Anti-Patterns to Avoid
❌ Silent coding: Code while thinking → ✓ Narrate while you code: "I'm adding this check because..."
❌ Waiting for perfection: Perfect diagram before explaining → ✓ Rough diagram + narration: explain as you draw
❌ Technical jargon without explanation: "We'll use eventual consistency" → ✓ Explain for humans: "We accept [small lag] to gain [speed]"
❌ Dismissing interruptions: "Let me finish my explanation" → ✓ Embrace interruptions: "Good point, that means we need [adjustment]"
❌ Long monologues: Talk for 10 minutes straight → ✓ Conversation: "Does this make sense? Any questions?"

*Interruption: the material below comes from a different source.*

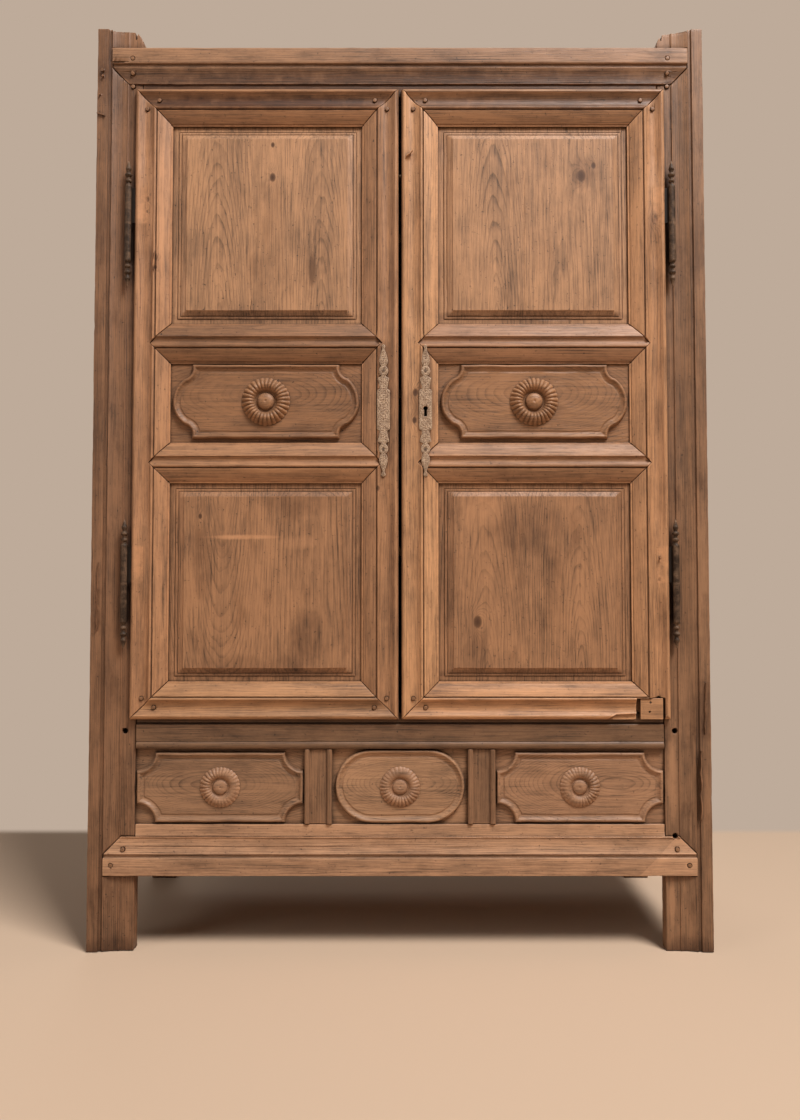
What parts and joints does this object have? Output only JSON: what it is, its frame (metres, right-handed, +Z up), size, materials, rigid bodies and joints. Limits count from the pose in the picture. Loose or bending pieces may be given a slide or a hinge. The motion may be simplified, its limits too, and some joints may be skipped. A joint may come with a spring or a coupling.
{
  "type": "cupboard",
  "caption": "Tall two-door panelled wooden cupboard on short post legs, with mitred raised-panel doors, carved rosettes, iron barrel hinges, lock and a panelled apron.",
  "frame": {"origin": "floor level, under the centre of the overall box", "axes": "+X to the right seen from the front, +Y from front to back, +Z up; the doors face -Y"},
  "size_m": [1.45, 0.6343, 2.184],
  "materials": {
    "carcass_wood": "old waxed softwood, worn, satin",
    "door_frame_wood": "waxed honey-brown softwood, satin",
    "door_panel_wood": "waxed brown softwood, satin",
    "apron_wood": "waxed greyish brown oak, satin",
    "rosette_wood": "carved, waxed, darker in the hollows",
    "inner_pine": "unfinished old pine, matt",
    "peg_wood": "end grain, waxed",
    "dark_iron": "forged iron, dark, worn brighter on the ridges",
    "plate_iron": "dull pale iron with brown patina"
  },
  "bodies": {
    "carcass": {"apron_centre_panel": "apron_wood", "apron_left_panel": "apron_wood", "apron_muntins": "apron_wood", "apron_right_panel": "apron_wood", "apron_rosettes": "apron_wood", "back_boards": "inner_pine", "bottom_front_rail": "carcass_wood", "carcass_pegs": "peg_wood", "floor_boards": "inner_pine", "front_left_post": "carcass_wood", "front_right_post": "carcass_wood", "hinge_pins": "dark_iron", "left_side_panels": "carcass_wood", "left_side_rails": "carcass_wood", "post_hinge_knuckles": "dark_iron", "rear_left_post": "carcass_wood", "rear_rails": "inner_pine", "rear_right_post": "carcass_wood", "right_side_panels": "carcass_wood", "right_side_rails": "carcass_wood", "shelf_cleats": "inner_pine", "shelves": "inner_pine", "top_boards": "inner_pine", "top_front_rail": "carcass_wood", "waist_rail": "carcass_wood"},
    "left_door": {"left_bottom_rail": "door_frame_wood", "left_door_nails": "dark_iron", "left_door_pegs": "peg_wood", "left_escutcheon": "plate_iron", "left_hinge_knuckles": "dark_iron", "left_hinge_stile": "door_frame_wood", "left_lower_crossrail": "door_frame_wood", "left_lower_panel": "door_panel_wood", "left_meeting_stile": "door_frame_wood", "left_middle_panel": "door_panel_wood", "left_rosette": "rosette_wood", "left_top_rail": "door_frame_wood", "left_upper_crossrail": "door_frame_wood", "left_upper_panel": "door_panel_wood", "lock_keeper": "dark_iron", "bolt_brackets": "dark_iron"},
    "right_door": {"right_bottom_rail": "door_frame_wood", "right_door_nails": "dark_iron", "right_door_pegs": "peg_wood", "right_escutcheon": "plate_iron", "right_hinge_knuckles": "dark_iron", "right_hinge_stile": "door_frame_wood", "right_lower_crossrail": "door_frame_wood", "right_lower_panel": "door_panel_wood", "right_meeting_stile": "door_frame_wood", "right_middle_panel": "door_panel_wood", "right_rosette": "rosette_wood", "right_top_rail": "door_frame_wood", "right_upper_crossrail": "door_frame_wood", "right_upper_panel": "door_panel_wood", "repair_block": "door_frame_wood", "lock_case": "dark_iron"},
    "lock_bolt": {"lock_bolt": "dark_iron"},
    "top_bolt": {"top_bolt": "dark_iron"},
    "bottom_bolt": {"bottom_bolt": "dark_iron"}
  },
  "joints": [
    {"name": "left_door_hinge", "type": "hinge", "parent": "carcass", "child": "left_door", "pos_m": [-0.645, -0.30888, 0.535], "axis": [0, 0, -1], "range_deg": [0, 170]},
    {"name": "right_door_hinge", "type": "hinge", "parent": "carcass", "child": "right_door", "pos_m": [0.645, -0.30888, 0.535], "axis": [0, 0, 1], "range_deg": [0, 170]},
    {"name": "lock_bolt_slide", "type": "slide", "parent": "right_door", "child": "lock_bolt", "axis": [-1, 0, 0], "range_m": [0, 0.02]},
    {"name": "top_bolt_slide", "type": "slide", "parent": "left_door", "child": "top_bolt", "axis": [0, 0, 1], "range_m": [0, 0.026]},
    {"name": "bottom_bolt_slide", "type": "slide", "parent": "left_door", "child": "bottom_bolt", "axis": [0, 0, -1], "range_m": [0, 0.026]}
  ]
}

❌ Vague descriptions: "It's like AWS S3" → ✓ Concrete description: "A distributed file system where [how it works]"
Confidence Techniques
Show Confidence Without Arrogance
- Speak clearly (not fast)
- Use decisive language: "I'd choose X" not "maybe we could possibly try"
- Explain your reasoning (not just the answer)
- Invite questions: shows you're secure in your thinking
When Uncertain
- "Let me think through that..." (shows you're careful)
- "That's a good question—I hadn't considered..." (shows openness)
- "I'd want to validate that with [method]..." (shows rigor)
Physical Presence
- Stand tall (not defensive slouch)
- Use the whiteboard space (don't cower in corner)
- Make eye contact (show you're engaged)
- Gesture naturally (show you're comfortable)
Practice Techniques
Solo Practice
- Record yourself: Watch how you explain without audience
- Whiteboard solo: Explain to empty room
- Narrate videos: Watch architecture videos, pause and explain aloud
With Partner
- Think-aloud protocol: Explain while they listen
- Interruption practice: Have them interrupt with questions
- Feedback focus: "Could you follow my thinking?"
In-person Mock
- Find someone to play interviewer
- Use actual whiteboard
- Time yourself
- Get specific feedback
The Goal
Whiteboarding well means:
- ✓ Clear thinking that's easy to follow
- ✓ Inviting collaboration, not defending a solution
- ✓ Showing your reasoning, not just your answer
- ✓ Comfortable thinking out loud under pressure
- ✓ Responsive to feedback
You're not trying to be perfect. You're trying to think well with an audience.